In any of these methods, nitrogen level in the molten melt in the casting pool may be controlled by introducing the nitrogen in the metal delivery system, e.g. in the tundish, above the casting pool. In any of these methods, the nitrogen levels in the casting pool may be maintained below 100 ppm or 85 ppm. In any of these methods, the hydrogen content may be between 1.0 and 6.5 ppm.

In any of these methods, the heat flux can be indirectly correlated with the sum of the calculated partial pressures of nitrogen and hydrogen in the casting pool. The sum of the partial pressures of nitrogen and hydrogen calculated from the concentrations of nitrogen and hydrogen in the molten metal of the casting pool may be no more than 1.15 atmospheres, or may be between 0.1 and 0.8 atmospheres. Note that the partial pressures of nitrogen and of hydrogen are calculated from the levels, or concentrations, of nitrogen and hydrogen in the casting pool. See Richard J. Fruehan, ed., The Making, Shaping and Treating of Steel § 2.4.2.1 Table 2.9 (11th ed. 1998). As a practical matter, the nitrogen and hydrogen concentrations are typically measured in the tundish adjacent the casting pool, and it is the measured levels of nitrogen and hydrogen in the tundish that are reported herein. There is typically a slight nitrogen pick up of the molten metal between the tundish and the casting pool; however, the concentrations of the nitrogen and hydrogen in the casting pool are believed to be the concentrations related to control of the heat flux.

The method of casting steel strip may include the steps of correlating the heat flux with the sum of the calculated partial pressures of hydrogen and nitrogen associated the nitrogen and hydrogen concentrations in the casting pool, measuring the hydrogen and nitrogen concentrations in the molten metal going into the casting pool during casting, calculating the sum of the partial pressures associated with the measured hydrogen and nitrogen concentrations, and changing the concentration of nitrogen in the casting pool to provide the sum of the calculated partial pressures associated with the hydrogen and nitrogen concentrations correlated with the desired heat flux.

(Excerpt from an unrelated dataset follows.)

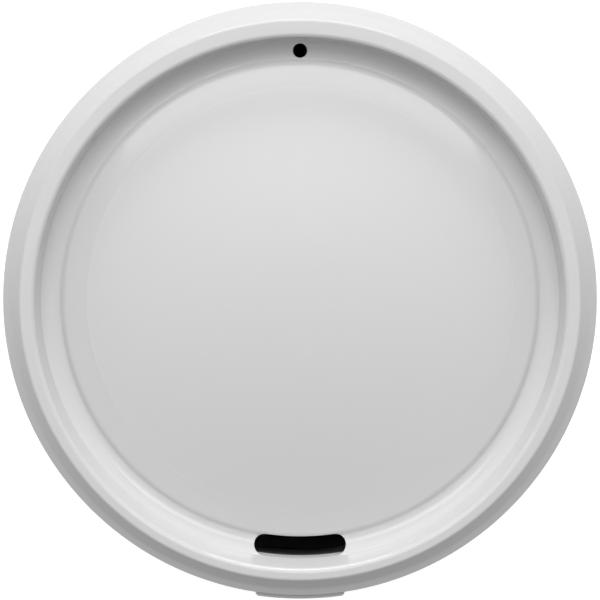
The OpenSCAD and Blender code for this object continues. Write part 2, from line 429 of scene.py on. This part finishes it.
# Light and backdrop
AMBIENT = 0.2
LAMPS = [
    # name, height angle, turn from the back, distance, width, height in metres, watts, seen in gloss
    ("low_back", 12, 0, 0.8, 0.6, 0.2, 3.3, True),
    ("key", 50, 0, 0.8, 0.6, 0.2, 1.95, False),
    ("key_upper", 60, 0, 0.8, 0.6, 0.2, 1.66, False),
    ("overhead", 71, 0, 0.8, 0.6, 0.2, 0.93, True),
    ("top", 84, 0, 0.8, 0.6, 0.2, 0.15, True),
    ("low_right", 20, 90, 0.8, 0.4, 0.3, 0.76, False),
    ("low_left", 20, -90, 0.8, 0.4, 0.3, 0.76, False),
    ("right", 45, 90, 0.8, 0.4, 0.3, 0.45, False),
    ("left", 45, -90, 0.8, 0.4, 0.3, 0.45, False),
]
FLOOR_HALF = 3
FLOOR_DROP = 0.0002
FLOOR_ALBEDO = 0.3
FLOOR_GLOW = 0.88


def seen_directly(nodes, links):
    """1 for rays that show the backdrop, in view or in a gloss, and 0 for rays that light the object."""
    ray = nodes.new("ShaderNodeLightPath")
    most = nodes.new("ShaderNodeMath")
    most.operation = "MAXIMUM"
    links.new(ray.outputs["Is Camera Ray"], most.inputs[0])
    links.new(ray.outputs["Is Glossy Ray"], most.inputs[1])
    every = nodes.new("ShaderNodeMath")
    every.operation = "MAXIMUM"
    links.new(most.outputs[0], every.inputs[0])
    links.new(ray.outputs["Is Transmission Ray"], every.inputs[1])
    return every.outputs[0]


def make_world():
    world = bpy.data.worlds.new("studio")
    bpy.context.scene.world = world
    world.use_nodes = True
    nodes = world.node_tree.nodes
    links = world.node_tree.links
    glow = nodes["Background"]
    glow.inputs["Color"].default_value = (1, 1, 1, 1)
    glow.inputs["Strength"].default_value = AMBIENT
    white = nodes.new("ShaderNodeBackground")
    white.inputs["Color"].default_value = (1, 1, 1, 1)
    white.inputs["Strength"].default_value = 1
    mix = nodes.new("ShaderNodeMixShader")
    links.new(seen_directly(nodes, links), mix.inputs["Fac"])
    links.new(glow.outputs["Background"], mix.inputs[1])
    links.new(white.outputs["Background"], mix.inputs[2])
    links.new(mix.outputs["Shader"], nodes["World Output"].inputs["Surface"])


def make_lamp(name, height_a, turn, distance, width, height, watts, in_gloss):
    lamp = bpy.data.lights.new(name, "AREA")
    lamp.shape = "RECTANGLE"
    lamp.size = width
    lamp.size_y = height
    lamp.energy = watts
    holder = bpy.data.objects.new(name, lamp)
    bpy.context.scene.collection.objects.link(holder)
    up = math.radians(height_a)
    round_ = math.radians(turn)
    way = Vector((math.cos(up) * math.sin(round_), math.cos(up) * math.cos(round_), math.sin(up)))
    holder.location = Vector((0, 0, top_z * MM)) + distance * way
    holder.visible_glossy = in_gloss
    holder.rotation_euler = (-way).to_track_quat("-Z", "Y").to_euler()


def make_floor():
    build = bmesh.new()
    signs = [(-1, -1), (1, -1), (1, 1), (-1, 1)]
    corners = [(x * FLOOR_HALF, y * FLOOR_HALF) for x, y in signs]
    build.faces.new([build.verts.new((x, y, -FLOOR_DROP)) for x, y in corners])
    floor = new_object("floor", build)
    material = bpy.data.materials.new("floor_white")
    material.use_nodes = True
    nodes = material.node_tree.nodes
    links = material.node_tree.links
    nodes.clear()
    matte = nodes.new("ShaderNodeBsdfDiffuse")
    matte.inputs["Color"].default_value = (FLOOR_ALBEDO, FLOOR_ALBEDO, FLOOR_ALBEDO, 1)
    glow = nodes.new("ShaderNodeEmission")
    glow.inputs["Color"].default_value = (FLOOR_GLOW, FLOOR_GLOW, FLOOR_GLOW, 1)
    links.new(seen_directly(nodes, links), glow.inputs["Strength"])
    both = nodes.new("ShaderNodeAddShader")
    links.new(matte.outputs["BSDF"], both.inputs[0])
    links.new(glow.outputs["Emission"], both.inputs[1])
    output = nodes.new("ShaderNodeOutputMaterial")
    links.new(both.outputs["Shader"], output.inputs["Surface"])
    floor.data.materials.append(material)


# Camera: it looks down at the lid from a little behind its centre
CAMERA_H = 600
CAMERA_BACK = 24
AIM_BACK = 0.13
FIELD_W = 600 / 6.6
SENSOR_W = 36


def make_camera():
    data = bpy.data.cameras.new("camera")
    camera = bpy.data.objects.new("camera", data)
    bpy.context.scene.collection.objects.link(camera)
    camera.location = Vector((0, CAMERA_BACK, top_z + CAMERA_H)) * MM
    tilt = math.atan2(CAMERA_BACK - AIM_BACK, CAMERA_H)
    camera.rotation_euler = (-tilt, 0, 0)
    data.sensor_width = SENSOR_W
    data.lens = SENSOR_W * math.hypot(CAMERA_H, CAMERA_BACK - AIM_BACK) / FIELD_W
    bpy.context.scene.camera = camera


make_camera()
make_world()
for lamp_row in LAMPS:
    make_lamp(*lamp_row)
make_floor()

lid = make_lid()
white = plastic("lid_plastic", (0.6, 0.6, 0.6), 0.04, 0.004, 0.35, 0.0003)
soften_disc(white)
shell_white = plastic("shell_plastic", (0.6, 0.6, 0.6), 0.15, 0.006, 0.35, 0.0008)
liner_white = plastic("liner_plastic", (0.58, 0.58, 0.57), 0.32, 0.006, 0.3, 0.001)
silicone = plastic("seal_silicone", (0.62, 0.62, 0.62), 0.55, 0.01, 0.2, 0.002)
paint(lid, white)
paint(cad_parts["outer_shell"], shell_white)
paint(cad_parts["base_plug"], shell_white)
paint(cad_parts["inner_liner"], liner_white)
paint(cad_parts["lid_seal"], silicone)

bpy.context.scene.view_settings.view_transform = "Standard"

Plain carbon steel for purpose of the present invention is defined as less than 0.65% carbon, less than 2.5% silicon, less than 0.5% chromium, less than 2.0% manganese, less than 0.5% nickel, less than 0.25% molybdenum and less than 0.05% aluminum, together with of other elements such as sulfur, oxygen and phosphorus which normally occur in making carbon steel by electric arc furnace. Low carbon steel may be used in these methods having a carbon content in the range 0.001% to 0.1% by weight, a manganese content in the range 0.01% to 2.0% by weight, and a silicon content in the range 0.01% to 2.5% by weight. The steel may have an aluminum content of the order of 0.05% or less by weight. The aluminum may, for example, be as little as 0.008% or less by weight. The molten steel may be a silicon/manganese killed steel.

In these methods, the sulfur content of the steel maybe 0.01% or less. For example, the sulfur content of the steel may be 0.007% by weight.

The nitrogen and hydrogen levels are the dissolved nitrogen and hydrogen in the molten metal, and not nitrogen and hydrogen combined with other elements in compounds in the molten metal. In these methods, the nitrogen may be measured by optical emission spectrometry, calibrated against the thermal conductivity method as described below. The hydrogen levels may be determined by a Hydrogen Direct Reading Immersed System (“Hydris”) unit, made by Hereaus Electronite.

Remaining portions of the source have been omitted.